Por
  • Alejandro Lucea

Aquella noche inolvidable

Real Zaragoza
Nayim, al lado de la Recopa.
Oliver Duch

Impresionante. Fue un año increíble, el mejor del zaragocismo y uno de los más interesantes de mi vida profesional. Tuve además la suerte de vivirlo desde esa magnífica plataforma que ofrece el Heraldo y que me permitió sentirlo desde dentro.

La fecha mágica fue el 10 de mayo de 1995. El escenario, el estadio del Parque de los Príncipes. La ciudad, París. Los protagonistas, el entonces vigente campeón de la Recopa, el Arsenal, y el que sería su sucesor, el Real Zaragoza.

Todo, sin embargo, comenzó mucho antes. Es cierto que un equipo, y tampoco aquél, no se construye en un año. El 4 de marzo de 1991 dimitió Ildo Maneiro al asumir que él no podía solucionar los males de un conjunto que parecía caminar hacia el descenso. José Angel Zalba, el presidente, hizo un apuesta arriesgada, que el tiempo demostró que fue acertada: un entrenador joven y sin experiencia, Víctor Fernández.

Se salvó la temporada con un final trepidante, la promoción ganada al Murcia.

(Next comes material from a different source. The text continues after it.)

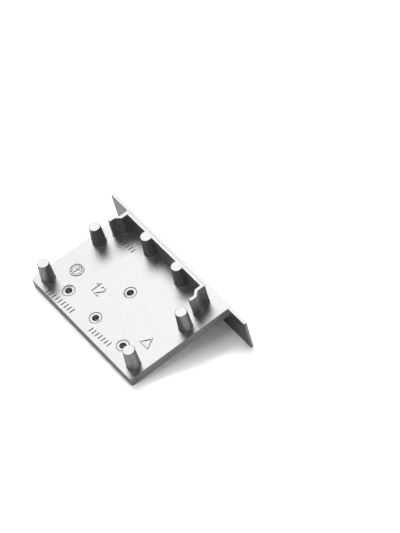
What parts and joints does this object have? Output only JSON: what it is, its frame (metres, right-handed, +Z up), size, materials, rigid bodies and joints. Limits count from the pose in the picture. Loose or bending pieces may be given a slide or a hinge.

Parecía poco premio, pero el encuentro de vuelta en una Romareda llena y volcada con su equipo mostró que algo había cambiado o, por decirlo de otra forma, que algo grande iba a nacer. El Zaragoza fue sexto en la Liga en el curso 91-92, noveno y subcampeón de Copa en el 92-93, para en un espléndido 93-94 ser tercero en el torneo de la regularidad y campeón de Copa, ganando una emocionante final al Celta.

Estaba todo preparado para llegar a la cima. Ya no era un conjunto modesto, sino una escuadra con ambición, que no se conformaba, que creía en el balón, que hacía un futbol vistoso, brillante, pero también eficaz. Estaba a punto para presentar su candidatura a ser un grande de Europa.

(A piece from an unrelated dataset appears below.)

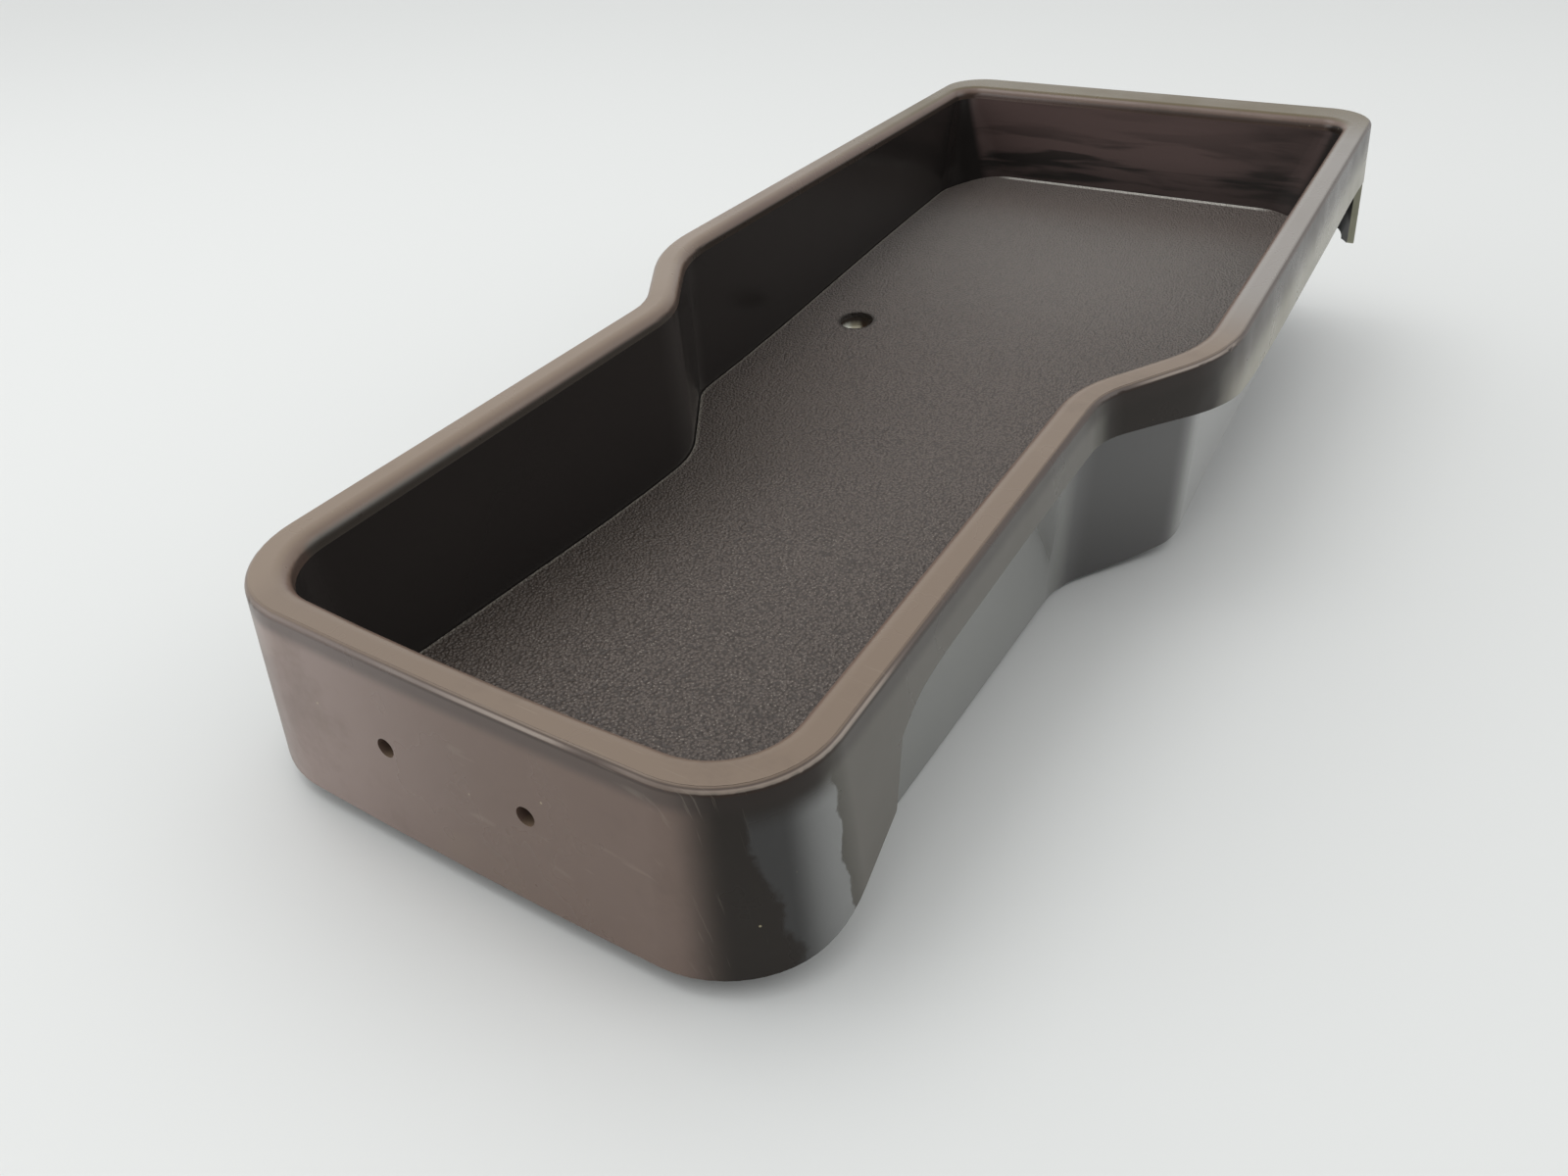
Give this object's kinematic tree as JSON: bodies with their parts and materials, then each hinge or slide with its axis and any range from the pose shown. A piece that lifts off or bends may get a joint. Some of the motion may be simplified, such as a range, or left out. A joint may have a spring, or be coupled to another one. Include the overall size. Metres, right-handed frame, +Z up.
{
  "type": "console oddments tray",
  "caption": "Open moulded tray with a narrow front bay and a wide rear bay, a rounded skirted rim, a deep front face with screw holes, two rear legs and a grained, bowed floor.",
  "frame": {"origin": "on the centre line, midway between the two screw towers, on the plane of the towers' lower ends", "axes": "+Y runs from the front face to the rear, +Z is up out of the tray, +X is to the right seen from the front"},
  "size_m": [0.192, 0.4494, 0.073],
  "materials": {
    "surround_plastic": "smooth satin taupe brown ABS, lightly worn along its edges",
    "tub_plastic": "very dark brown-grey ABS, satin inside and glossy outside",
    "grained_liner": "brown-grey plastic with a fine leather grain",
    "tower_plastic": "dark moulded plastic, plain"
  },
  "bodies": {
    "root": {"rim_surround": "surround_plastic", "tray_shell": "tub_plastic", "floor_liner": "grained_liner", "screw_towers": "tower_plastic"}
  },
  "joints": []
}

Llegó la gran temporada y fueron pasando las hojas, unas con más facilidad, otras con mayor sufrimiento: Gloria Bistrita, Tratan Presov, Feyernord y el Chelsea. Con este último se vivió una semifinal muy atractiva, terminada con un global de cuatro goles a tres, para acceder a la gran final.

Para mí fue apasionante participar y coordinar el despliegue informativo que hizo Heraldo. Era el momento en que nuestro Zaragoza se disponía a construir la hora más feliz de su historia, en el que iba a desmentir el destino de los equipos modestos, a brindar con la gloria.

En Aragón se vivía y se disfrutaba con el zaragocismo, diecisiete mil entusiastas seguidores viajaron a París para ser testigos presenciales de la hazaña. Fuimos un equipo de enviados especiales para cubrir informativamente el acontecimiento desde todos los ángulos. Viajé en el vuelo charter del Zaragoza en el que había un sentimiento de seguridad, de confianza en traer de regreso la Copa de campeones.

Y llegó el gran día. Ya estábamos en el estadio, me situé en la posición de comentarista del estadio, esperando que fuera una noche muy especial. Un primer tiempo interesante, igualado, en el que nada se decidió. Una segunda parte en la que subió la temperatura. Primero llegó el gol espectacular y olvidado de Esnáider. Después nos cortó la respiración el empate de Hartson.

Todo quedaba para la prórroga, pasaban los minutos, se acercaba el final y ya se pensaba en quienes serían los elegidos para lanzar los penalties decisivos. Entonces sucedió. Fue en el último suspiro de un partido en el que Nayim tenía reservado el papel esencial de aquella noche.

Recogió la pelota, vio la posición adelantada del guardameta rival y lanzó aquella parábola increíble que enmudeció al graderío, para enseguida estallar la alegría inmensa del zaragocismo mientras el balón penetraba en la puerta del Arsenal.

Fue la noche inolvidable que hoy, veinticinco años después, aún resuena con fuerza.